The lines are often interpreted as expressing Orsino’s desire to stop loving (Olivia), but things are not so simple as all that. He’s merely talking of the way that being in love (especially harbouring unrequited love for someone) makes us want to listen to music all day and take solace in it.

But love, as the rest of the speech makes clear, can never settle: it’s restless, and constantly moving the mind (and heart) onto some new pursuit. Orsino seems to be aware that he’s got no chance of stopping himself being in love. When you’re struck by Cupid’s arrow, that’s it.

That strain again! it had a dying fall:

Here we have the Shakespearean version of ‘play it again, Sam’: Orsino commands his musician to play that particular part of the song again, because its cadence (or ‘dying fall’) sounded suitably melancholy.

O, it came o’er my ear like the sweet sound
That breathes upon a bank of violets,
Stealing and giving odour! Enough; no more:
’Tis not so sweet now as it was before

Orsino likens the sound of the music to the sound (of wind) upon a bank of fragrant-smelling violets, carrying their scent away with it. But then he immediately grows tired of this strain of music, and tells the musician to stop playing it, as it’s already lost its allure.

The First Folio of 1623 had ‘wind’ rather than ‘sound’, which perhaps makes more sense because otherwise Orsino is essentially saying, ‘That sound came over my ear like a sweet sound’, as J. M. Lothian and T. W. Craik point out in their notes to the Arden edition, Twelfth Night (Arden Shakespeare).

But we reprint ‘sound’ here because, despite this objection, it is the word that is usually printed in editions of the play (Alexander Pope thought ‘sound’ should be ‘south’, as in ‘south wind’, but most people ignore that suggestion).

O spirit of love! how quick and fresh art thou,
That, notwithstanding thy capacity
Receiveth as the sea, nought enters there,
Of what validity and pitch soe’er,
But falls into abatement and low price,
Even in a minute: so full of shapes is fancy
That it alone is high fantastical.

The ‘spirit of love’ (‘spirit’ calling back to the idea of the wind breathing) is as hungry as the sea. Everything it takes in, no matter how grand and valuable, becomes debased and devalued because, within a minute, you’re sick of them. Love is the only truly imaginative (‘fantastical’) being in the whole world, because it keeps creating new ‘shapes’ or images (on account of the fact that, as soon as it’s invented one, it grows sick of it and moves on).

So, Orsino’s ‘If music be the food of love’ speech doesn’t so much say ‘I want to stop being in love’ as ‘since I know I cannot stop myself from being in love, all I can do is let myself be carried along on a tide of desires and emotions which are constantly shifting to something else’.

Orsino’s love makes him unable to alight on one thing – such as one piece of music – which will allow his mind to be at rest.

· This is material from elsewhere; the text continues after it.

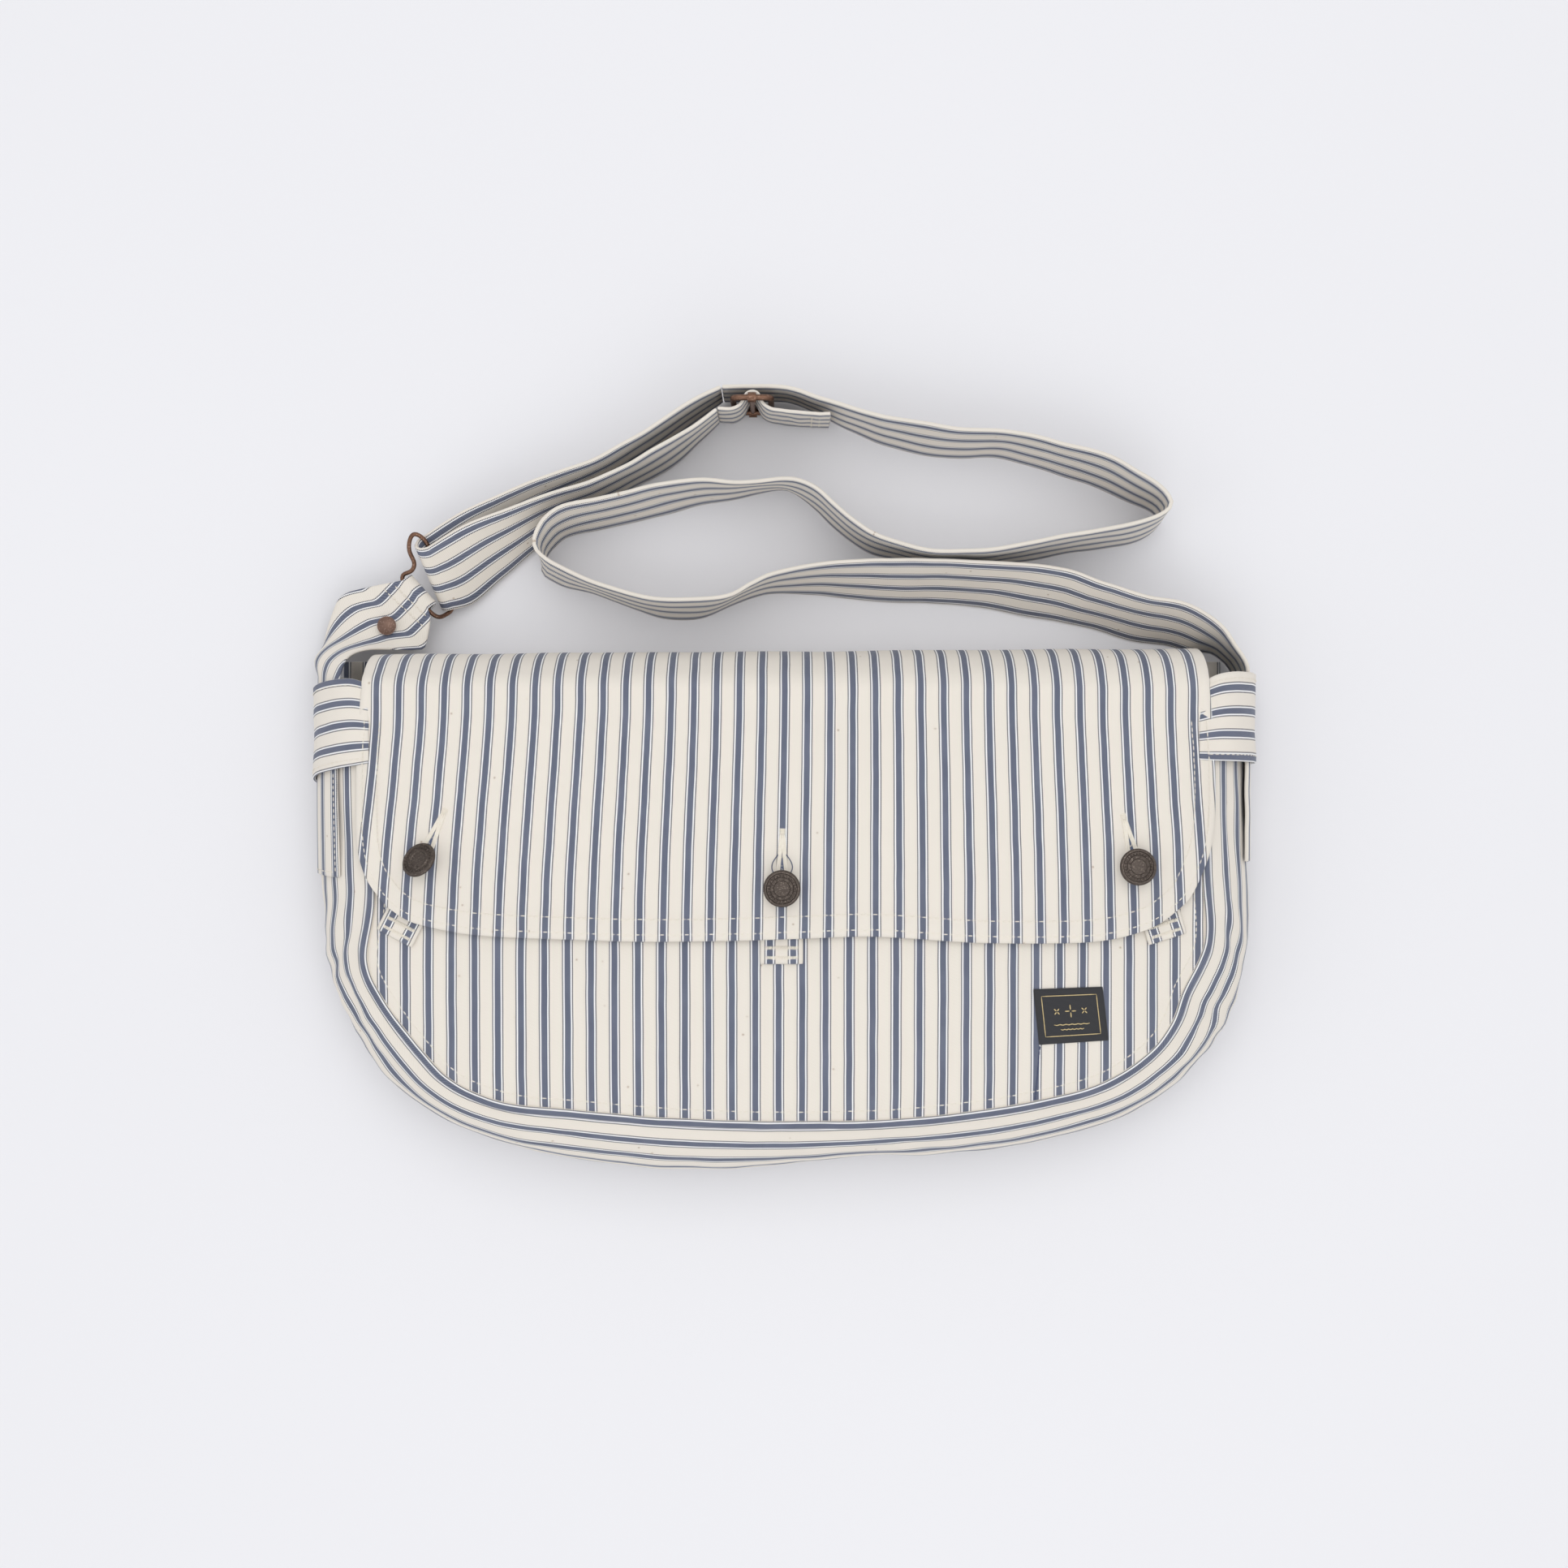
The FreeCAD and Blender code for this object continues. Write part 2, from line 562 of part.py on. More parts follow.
def strap_wrap():
    """Strap turning round the wire loop's wide bar, joining its two layers."""
    up_a, low_a = V(*OUTER_UP[0]), V(*OUTER_LOW[0])
    up_b, low_b = V(*INNER_UP[0]), V(*INNER_LOW[0])
    rows = []
    for k in range(13):
        t = math.pi * k / 12
        bulge = V(-0.7, -0.4, 0.2) + V(-5.4, -2.1, 0.5) * math.sin(t)
        low = low_a * ((1 + math.cos(t)) / 2) + low_b * ((1 - math.cos(t)) / 2) + bulge
        up = up_a * ((1 + math.cos(t)) / 2) + up_b * ((1 - math.cos(t)) / 2) + bulge
        rows.append([low, up])
    return folded(rows, STRAP_T)


def slider_frame():
    x, y = SLIDER_AT
    a, b = x - SLIDER_W / 2, x + SLIDER_W / 2
    low, top = SLIDER_LOW, SLIDER_TOP
    middle = (low + top) / 2
    corners = [(a, y, middle), (a, y, top), (b, y, top), (b, y, low), (a, y, low), (a, y, middle)]
    return bent_bar(corners, SLIDER_R, 3.2)


def slider_bar():
    """Centre bar with an eye round each rail."""
    x, y = SLIDER_AT
    bar = Part.makeCylinder(1.25, SLIDER_TOP - SLIDER_LOW - 2 * SLIDER_R - 0.2,
                            V(x, y, SLIDER_LOW + SLIDER_R + 0.1))
    for z in (SLIDER_LOW, SLIDER_TOP):
        eye = Part.makeCylinder(SLIDER_R + 1.1, 4.0, V(x - 2, y, z), V(1, 0, 0))
        bore = Part.makeCylinder(SLIDER_R + 0.05, 5.0, V(x - 2.5, y, z), V(1, 0, 0))
        bar = bar.fuse(eye.cut(bore))
    floor = Part.makeBox(10, 10, 10, V(x - 5, y - 5, -10))
    return bar.cut(floor).removeSplitter()


def build():
    """Every node's solid by name."""
    nodes = {}
    gusset = gusset_grid()
    nodes["back_panel"] = back_panel()
    nodes["gusset"] = sheet(gusset, CLOTH)
    nodes["front_panel"] = front_panel()
    nodes["mouth_hem"] = mouth_hem()
    nodes["flap_bridge"] = bridge()
    nodes["flap_ridge_roll"] = cylinder(RIDGE_R, V(-212, HINGE_Y, HINGE_Z), V(214, HINGE_Y, HINGE_Z))
    nodes["front_seam_welt"] = welt(FRONT_SEAM, 0, front_height)
    nodes["side_band_left"] = side_band("left")
    nodes["side_band_right"] = side_band("right")
    nodes["back_seam_welt"] = welt(GIRTH, 4.4, lambda x, y: 1.6, 1.4)
    side = sub_grid(gusset, 0.0, 0.118, 0.08, 0.76, 9, 7)
    nodes["loop_tab_side"] = sheet(side, CLOTH, 2.1)
    nodes["loop_tab"] = loop_tab(side)
    cap, post, burr = rivet()
    fold = loop_tab_fold()
    nodes["rivet_cap"], nodes["rivet_post"], nodes["rivet_burr"] = cap, post, burr
    rivet_hole = Part.makeCylinder(1.7, 40, V(RIVET_AT[0], RIVET_AT[1], -5))
    nodes["loop_tab"] = nodes["loop_tab"].cut(rivet_hole)
    nodes["loop_tab_fold"] = fold.cut(rivet_hole)
    nodes["label"] = sheet(draped(quad(LABEL, 5, 5), front_height, CLOTH / 2 + 0.55), 0.7)
    divider = quad([(122.7, -90), (123.7, -90), (125.6, -64.2), (124.6, -64.2)], 7, 4)
    nodes["pocket_divider_stitch"] = sheet(draped(divider, front_height, CLOTH / 2 + 0.4), 0.5)
    for name in BUTTONS:
        nodes["button_tab_" + name] = button_tab(name).cut(tack_hole(name))
        nodes["bar_tacks_" + name] = bar_tacks(name)
        nodes["button_cap_" + name] = button_cap(name)
        nodes["button_shank_" + name] = button_shank(name)
        nodes["button_tack_" + name] = button_tack(name)
        nodes["front_panel"] = nodes["front_panel"].cut(tack_hole(name))
    nodes["flap"], nodes["flap_hem"] = flap_parts()
    nodes["strap_lower_run"] = strap_run(RUN_LOW, 61)
    nodes["strap_left_turn"] = strap_run(RUN_TURN, 21)
    nodes["strap_middle_run"] = strap_run(RUN_MID, 49)
    nodes["strap_right_turn"] = strap_run(RUN_BACK, 17)
    nodes["strap_upper_run"] = strap_run(RUN_HIGH, 41)
    nodes["strap_outer_layer"] = ribbon(OUTER_LOW, OUTER_UP, 25, STRAP_T)
    nodes["strap_inner_layer"] = ribbon(INNER_LOW, INNER_UP, 25, STRAP_T)
    nodes["strap_loop_wrap"] = strap_wrap()
    free = [(x, y, 3.4) for x, y in FREE_END], [(x, y, 43.0) for x, y in FREE_END]
    nodes["strap_free_end"] = ribbon(free[0], free[1], 49, CLOTH)
    nodes["wire_loop"] = wire_ring(LOOP_PATH, WIRE_R)
    nodes["slider_frame"] = slider_frame()
    nodes["slider_bar"] = slider_bar()
    return nodes


def main():
    os.makedirs("parts", exist_ok=True)
    for name, shape in build().items():
        if shape.isNull() or not shape.isValid() or not shape.Solids:
            raise ValueError("bad solid: " + name)
        shape.exportStep("parts/" + name + ".step")
        box = shape.BoundBox
        limits = (box.XMin, box.XMax, box.YMin, box.YMax, box.ZMin, box.ZMax)
        print(name, len(shape.Solids), round(shape.Volume), [round(v, 1) for v in limits])


main()
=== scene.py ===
"""Striped ticking mail sack: cloth, straps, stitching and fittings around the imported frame."""
import math
import random
import bpy
from bpy.props import FloatProperty, FloatVectorProperty, PointerProperty
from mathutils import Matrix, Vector, noise


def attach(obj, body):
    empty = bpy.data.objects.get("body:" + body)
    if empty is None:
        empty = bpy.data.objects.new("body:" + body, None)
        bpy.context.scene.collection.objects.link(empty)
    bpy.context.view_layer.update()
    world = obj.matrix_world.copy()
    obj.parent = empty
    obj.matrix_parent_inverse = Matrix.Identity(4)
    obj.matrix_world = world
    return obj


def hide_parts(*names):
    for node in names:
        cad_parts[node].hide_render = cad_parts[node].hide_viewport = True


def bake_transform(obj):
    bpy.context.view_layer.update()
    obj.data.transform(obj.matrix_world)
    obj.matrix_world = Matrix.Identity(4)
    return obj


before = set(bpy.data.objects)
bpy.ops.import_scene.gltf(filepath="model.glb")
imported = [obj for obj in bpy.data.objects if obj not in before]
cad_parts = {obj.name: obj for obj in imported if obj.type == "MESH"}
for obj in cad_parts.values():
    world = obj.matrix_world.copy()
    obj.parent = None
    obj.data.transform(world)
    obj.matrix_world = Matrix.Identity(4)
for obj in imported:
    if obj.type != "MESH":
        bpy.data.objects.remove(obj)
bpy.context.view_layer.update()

bl_info = {
    "name": "Ticking Mail Sack",
    "version": (1, 0, 0),
    "blender": (4, 5, 0),
    "location": "View3D > Sidebar > Mail Sack",
    "description": "Builds a striped ticking mail sack with its flap, strap and fittings",
    "category": "Add Mesh",
}

MM = 0.001
HINGE = Vector((0.0, 112.0, 62.3))
MOUTH_Y = 88.0
STRAP_W = 40.0

# lines of the bag in millimetres, from the mouth's left end round the bottom
GIRTH = [(-233, 119), (-233.5, 67), (-233, 16), (-231, -4), (-227, -31), (-216, -58), (-205, -77),
         (-190, -92), (-170, -105), (-145, -115), (-118, -122), (-90, -126), (-60, -129), (-28, -129.5),
         (0, -127.5), (25, -125), (48, -122.5), (77, -121.5), (106, -119), (136, -114), (166, -105),
         (190, -92), (208, -76), (220, -60), (229, -39), (233, -20), (234.5, 0), (233.5, 21),
         (232, 60), (231, 119)]
FRONT_SEAM = [(-206, 106), (-205, 60), (-203, 9), (-207, -22), (-198, -43), (-178, -69), (-162, -84),
              (-135, -94), (-101, -97.5), (-60, -101), (-28, -102.5), (0, -103), (50, -102), (96, -97.5),
              (130, -91.5), (158, -83.5), (180, -69), (192, -54), (198, -38), (209, -14), (208, 20),
              (207, 60), (207, 106)]
FLAP_LEFT = [(-207, 112), (-208.5, 100), (-209.8, 85), (-210.4, 62), (-210, 42), (-208.8, 30),
             (-206, 20.6), (-201.6, 12.9), (-194, 4.1)]
FLAP_HEM = [(-194, 4.1), (-183, -2.6), (-165, -7), (-146, -9.5), (-106, -11), (-66, -12), (-26, -11.5),
            (6, -10.5), (45, -9.5), (93, -12.5), (133, -13), (155, -12), (170, -9), (182, -4.8), (190, 0.5)]
FLAP_RIGHT = [(190, 0.5), (199, 9), (206, 23), (210, 36), (212, 55), (211.6, 80), (210, 100), (208.6, 112)]
FLAP_BACK = [(HINGE.y, HINGE.z), (116.6, 59.6), (121, 54.8), (126.4, 46), (129.8, 35), (131.2, 24),
             (131, 14), (129.6, 7), (127.5, 3.0)]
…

Love is greedy and consumes everything you throw at it, saying, ‘No, that won’t do: next.’ All you can do is stuff yourself full of music and hope that love is (temporarily) full.

1 thought on “A Short Analysis of Orsino’s ‘If Music Be the Food of Love, Play On’ Speech”

  1. I’ve directed this play – twice actually – and because here Orsino so quickly changes his mind and tells the musician to stop I decided we were coming in on a serial situation where the poor minstrel has been here before. The Duke is seriously pissed off at being constantly spurned, and one minute wants more music, the next wants less, like a depressive constantly changing TV channels. So at the opening of the play the musician misreads a piece of impatient body language and stops playing. That makes the play’s opening line an admonishment, quickly rescinded and reversed. I know this paints Orsino rather unflatteringly, but we all have bad days and anyway what sort of halfwit sends his servant to woo his lady love?

    Of course, a director approaches from the position of wanting to convey a story rather than analysing text in a scholarly fashion.